Best American Horror Story Trend: Stillness
Listen, we love ourselves some crazy, cranked-up American Horror Story, and you kind of have to, since the Ryan Murphy anthology frequently pushes things the envelope as far as it will go. But after the second season began with frantically edited episodes that left no room for scares, later installments actually embraced an unnerving stillness never more than in the scene where Zachary Quinto’s Dr. Thredson brings Sarah Paulson’s Lana back to his house and offers her some mints from a skullcap. It’s finally so quiet that you can hear your own accelerated heart rate.

Best Thing Kanye West Did: Remixing Rihanna’s “Diamonds”
Kanye West quoting Fresh Prince of Bel-Air and touching on “Chocolate Rain”? Yes, that’s exactly what that song needed.

Worst Thing Kanye West Did: Deleting his Twitter
Sure, Yeezy’s since posted a few half-hearted tweets — mostly about Steve Jobs — but when he wiped his rollicking Twitter account back in October, he messed with history (and our hearts).

Best Film Savior: John Goodman in Flight and Argo
Whether you need a cocaine pick-me-up before your big court case or you’re just looking for someone to answer the phone at your dummy film production company in order to fool the Iranian government, Goodman’s your man.

TV’s Best Use of Nudity: Hannah’s parents on Girls
There’s plenty of nudity on Girls, but none proved as shocking and ballsy (pun mostly unintended) as the R-rated flesh from Hannah’s parents.

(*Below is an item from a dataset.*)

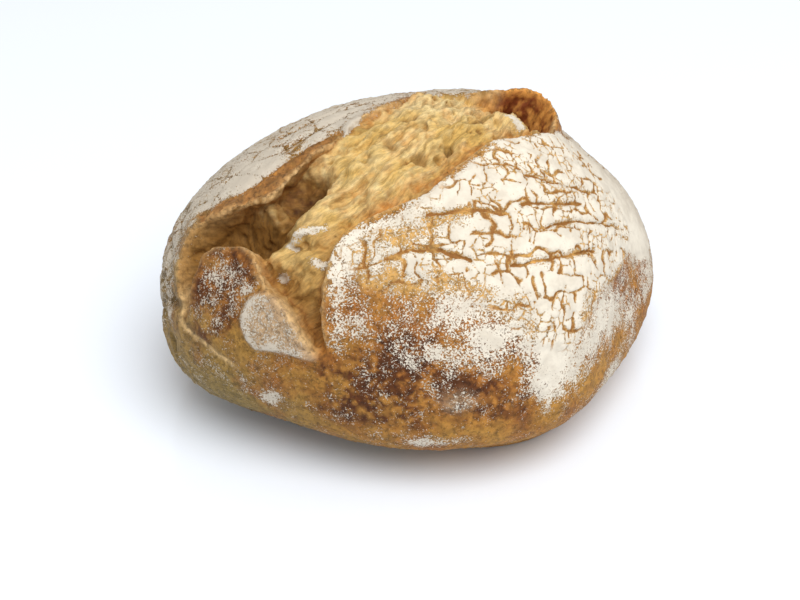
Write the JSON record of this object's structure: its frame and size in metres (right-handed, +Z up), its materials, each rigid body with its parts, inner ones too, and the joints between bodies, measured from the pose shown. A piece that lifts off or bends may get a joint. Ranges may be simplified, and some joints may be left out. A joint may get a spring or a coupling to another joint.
{
  "type": "rye bread loaf",
  "caption": "Round country rye loaf with a deep torn split over its top, a curled ear, folded flaps and a cracked floury crust, flat underneath to rest on a board.",
  "frame": {"origin": "middle of the loaf's box, on the board that it rests on", "axes": "+X along the loaf's long side, to the right when the torn split runs from near left to far right, +Y to the back, +Z up"},
  "size_m": [0.2398, 0.2069, 0.1367],
  "materials": {
    "crust": "matte baked crust dusted with flour"
  },
  "bodies": {
    "root": {"loaf": "crust"}
  },
  "joints": []
}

TV’s Worst Use of Nudity: Jess on Homeland
Look, we all want to see Morena Baccarin naked, but we also want our television shows to not waste our time. Do we care about how Jess seduced Mike when there’s a terrorist attack to deal with?

Best Sweater: Q, Skyfall
Which came first, Q’s comfy-cozy sweater or his magazine-messy cascade of brown hair? Answer this correctly and we will snuggle with it.